I’m sure that Davis is brilliant at what he does, but even people with a ton of experience still have setbacks in China–it’s part of the reality of working here.  But their solution is even more interesting:

This hiccup spurred the team to evaluate the entire overseas production model.”Producing the product in China, shipping it to the U.S., and then getting it to the retailers is a long cash cycle,” says Davis. “There are also negative rumors in the pet industry about having things manufactured outside the U.S.” Despite manufacturing in Utah costing 5 to 10 percent more in Utah, Davis and his team decided to contract with a local factory.

When timing and  product quality are the major production issues, a higher production cost no longer becomes a barrier to production.  And suddenly China is not as competitive as it was though to be previously.

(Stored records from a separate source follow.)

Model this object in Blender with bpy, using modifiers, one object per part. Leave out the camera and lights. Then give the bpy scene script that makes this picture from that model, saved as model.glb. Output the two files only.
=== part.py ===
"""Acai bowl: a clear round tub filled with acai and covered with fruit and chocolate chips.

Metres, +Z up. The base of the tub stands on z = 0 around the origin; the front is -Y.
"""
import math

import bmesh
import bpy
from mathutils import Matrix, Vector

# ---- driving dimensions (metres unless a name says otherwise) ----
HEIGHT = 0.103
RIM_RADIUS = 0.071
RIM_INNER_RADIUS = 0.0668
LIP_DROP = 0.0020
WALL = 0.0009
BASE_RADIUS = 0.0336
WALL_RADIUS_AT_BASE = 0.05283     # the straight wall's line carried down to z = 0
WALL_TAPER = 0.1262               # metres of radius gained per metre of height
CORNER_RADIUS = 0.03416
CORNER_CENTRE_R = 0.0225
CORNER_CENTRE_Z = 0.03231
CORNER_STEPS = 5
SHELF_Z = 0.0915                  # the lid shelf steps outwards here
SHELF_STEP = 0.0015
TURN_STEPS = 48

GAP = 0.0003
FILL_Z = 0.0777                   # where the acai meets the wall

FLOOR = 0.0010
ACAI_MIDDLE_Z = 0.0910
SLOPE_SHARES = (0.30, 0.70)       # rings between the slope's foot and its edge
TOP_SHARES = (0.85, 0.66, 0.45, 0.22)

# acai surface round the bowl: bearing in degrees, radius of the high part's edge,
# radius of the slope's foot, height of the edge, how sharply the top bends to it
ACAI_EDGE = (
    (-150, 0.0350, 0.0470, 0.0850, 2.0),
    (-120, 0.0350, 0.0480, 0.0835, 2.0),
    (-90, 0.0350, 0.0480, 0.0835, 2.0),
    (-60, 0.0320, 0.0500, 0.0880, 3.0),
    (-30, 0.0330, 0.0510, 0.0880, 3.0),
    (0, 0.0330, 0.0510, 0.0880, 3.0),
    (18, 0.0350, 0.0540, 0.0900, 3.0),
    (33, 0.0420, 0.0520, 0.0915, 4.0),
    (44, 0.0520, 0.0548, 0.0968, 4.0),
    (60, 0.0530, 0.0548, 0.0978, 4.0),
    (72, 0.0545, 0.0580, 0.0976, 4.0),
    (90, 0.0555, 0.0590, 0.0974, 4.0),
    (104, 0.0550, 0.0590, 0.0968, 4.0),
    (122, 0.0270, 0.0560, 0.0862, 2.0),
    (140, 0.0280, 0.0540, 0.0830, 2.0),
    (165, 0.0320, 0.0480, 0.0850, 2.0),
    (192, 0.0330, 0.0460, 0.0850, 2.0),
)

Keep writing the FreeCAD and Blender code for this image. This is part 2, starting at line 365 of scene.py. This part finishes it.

I have similar discussions with companies just about every week.  Identifying what are the most important current goals and needs sometimes rules out China as a production center even before production can start there.  I would much rather tell a potential client that they need to do their manufacturing in the US, and not use any of my services (read: not pay me anything), and get what they want than have them pay me to get them something that they’ll not be completely happy with.

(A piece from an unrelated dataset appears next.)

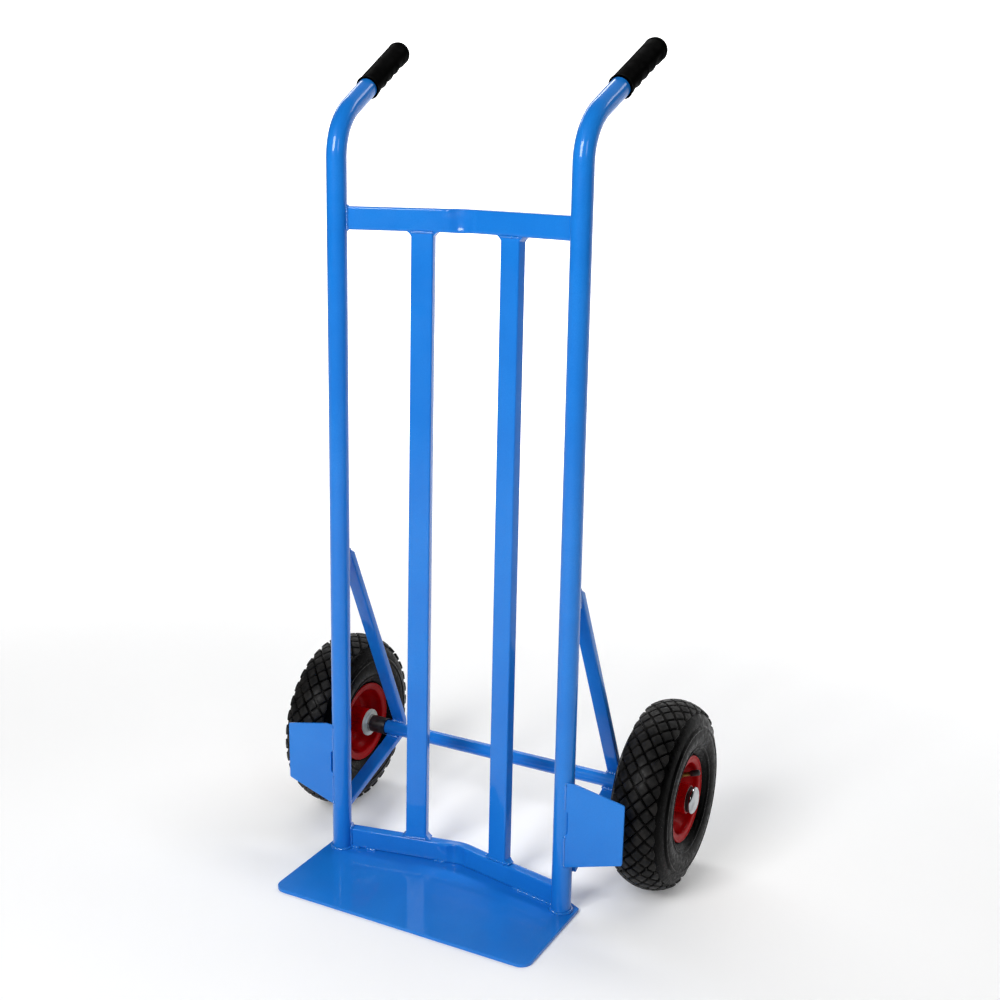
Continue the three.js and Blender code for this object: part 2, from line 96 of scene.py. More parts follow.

Things that you need to have researched BEFORE you commit to production in China.

1. Time to market constraints

2. Cash flow timelines

3. Marketing and distribution in your home market

4. Product quality and industry/customer standards and perceptions

5. Mold and product design, production and protection

Just because you have a great idea and have decided that, for whatever reason, China is the place where you have to do your production does not mean that China is the best option once other factors are considered.  Do your homework before committing to any production location simply because you’ve heard or decided that it’s the best value.